Best practices for using Git with Magento?

acorncom picture acorncom · Dec 30, 2010 · Viewed 10.3k times · Source

I'm working at figuring out how to best work within my own repo for custom code while integrating with a vendor's library (in this case Magento). In my case, I will not need to push up patches to the vendor (although that would be a great side benefit).

I've looked into git submodule and git subtree. I don't think git submodule will work for what I need. Magento has the following type of tree structure:

/app
  /code
     /community *
     /core
     /local *
  /design
     /adminhtml
     /frontend
        /base
        /yourtheme *
/lib
  /Zend
  /Varien
  /yourlib *
/js
  /yourjs *
  /varien
  /mage

Using git submodule seems to work best in separate folders (e.g. / is your app and /vendor/magento is the submodule). However, with this degree of intertwining, a submodule doesn't seem like a good solution. Am I wrong about this?

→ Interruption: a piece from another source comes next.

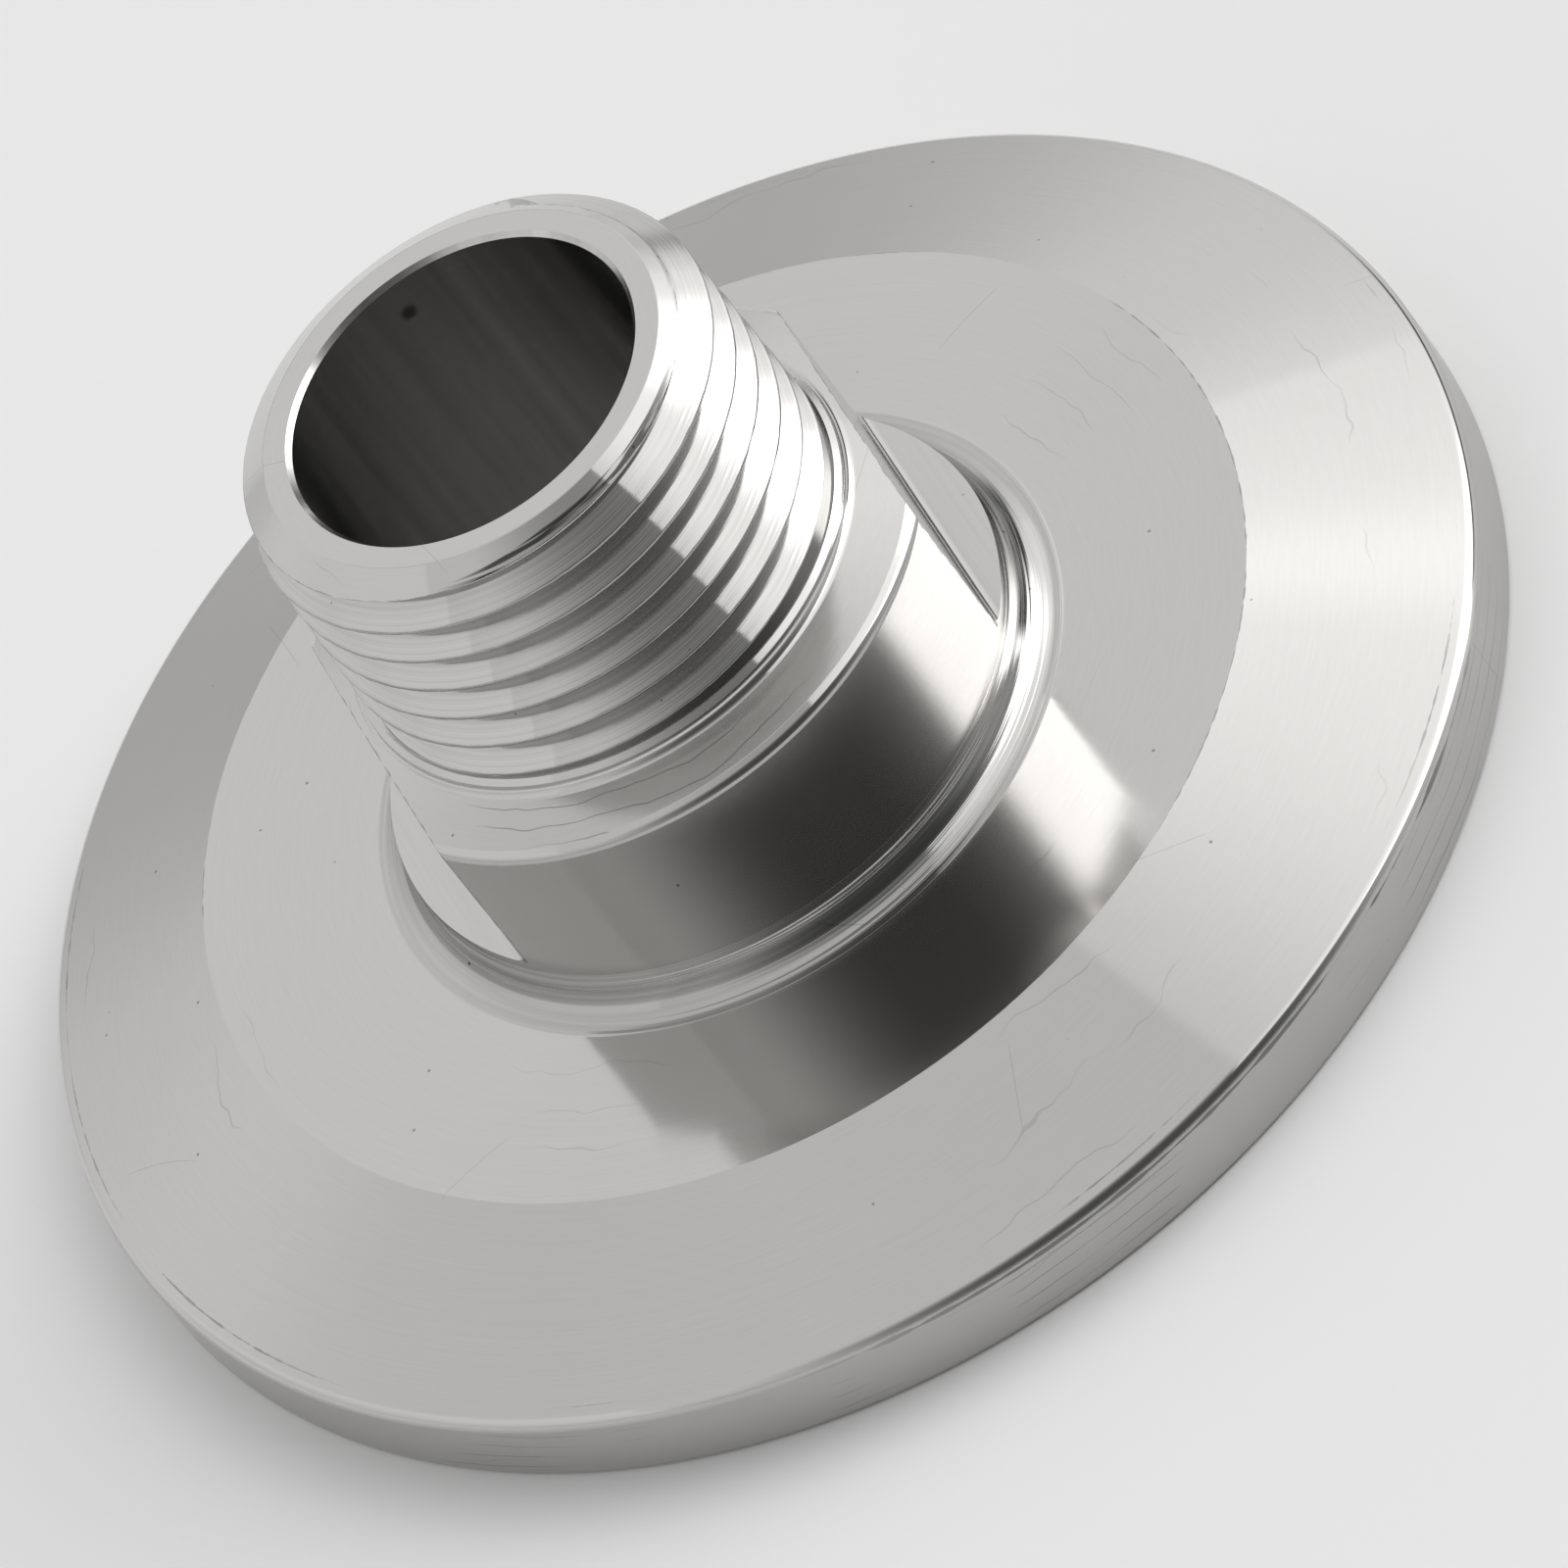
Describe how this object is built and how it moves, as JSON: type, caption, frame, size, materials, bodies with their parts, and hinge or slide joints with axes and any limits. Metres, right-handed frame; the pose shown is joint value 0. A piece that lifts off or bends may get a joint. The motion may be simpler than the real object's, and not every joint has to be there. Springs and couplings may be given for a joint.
{
  "type": "sanitary clamp threaded adapter",
  "caption": "Turned stainless pipe adapter: a flat clamp flange with a gasket groove on one end, wrench flats, and a tapered male pipe thread round a through bore.",
  "frame": {"origin": "centre of the sealing face, which is the underside", "axes": "+Z along the bore towards the thread's tip; the two wrench flats face +X and -X"},
  "size_m": [0.064, 0.064, 0.0289],
  "materials": {
    "steel": "turned stainless steel, satin to bright"
  },
  "bodies": {
    "root": {"threaded_adapter": "steel"}
  },
  "joints": []
}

That leaves me with git subtree. But with git subtree, the same core assumption (that the vendor branch is, as implied by the name, a subtree) doesn't hold true. Magento isn't a subtree, but the core library that my project fits within. Is that correct?

If those two methods of git don't work, are there other ones I should know about that would do what I'm trying to accomplish?

The final option I'm reluctant to pursue is having a repo that I then just apply over the latest vendor changes (pulled in from a tarball). I'm reluctant to pursue this as I feel that having the vendor's log information (pulled from https://github.com/magentomirror/magento-mirror) would be greatly helpful in sorting through new updates and figuring out what changes have affected me.

Answer

wik picture wik · Mar 10, 2011

Non of those methods you mention really worked for me...

Currently I'm using pear to install and manage upgrades of core and community modules, and committing entire magento structure into the git repository with the following .gitignore file:

# Dynamic data that doesn't need to be in the repo
/var/*
/media/*
/downloader/pearlib/cache/*
/downloader/pearlib/download/*
/app/etc/use_cache.ser
local.xml

and using the following shell command to keep empty directories:

for i in $(find . -type d -regex ``./[^.].*'' -empty); do touch $i"/.gitignore"; done;

Another idea I thought about it's to give a try a vendor branching model, but I'm afraid it will add extra headache especially in case of some large dependency trees, i.e. for the real efficiency it's must be integrated on the pear level, i.e. every downloaded module must be branched automatically, so, for now it's seems good to use with paid extensions only.

I was tried to fire up the subject on magento forum, but also didn't got any replies: http://www.magentocommerce.com/boards/viewthread/78976/

Update:

Magento Composer Installer - worth looking.

Composer becoming standard dependency management tool for PHP, so, you'll get much more advantages utilizing it with in your project.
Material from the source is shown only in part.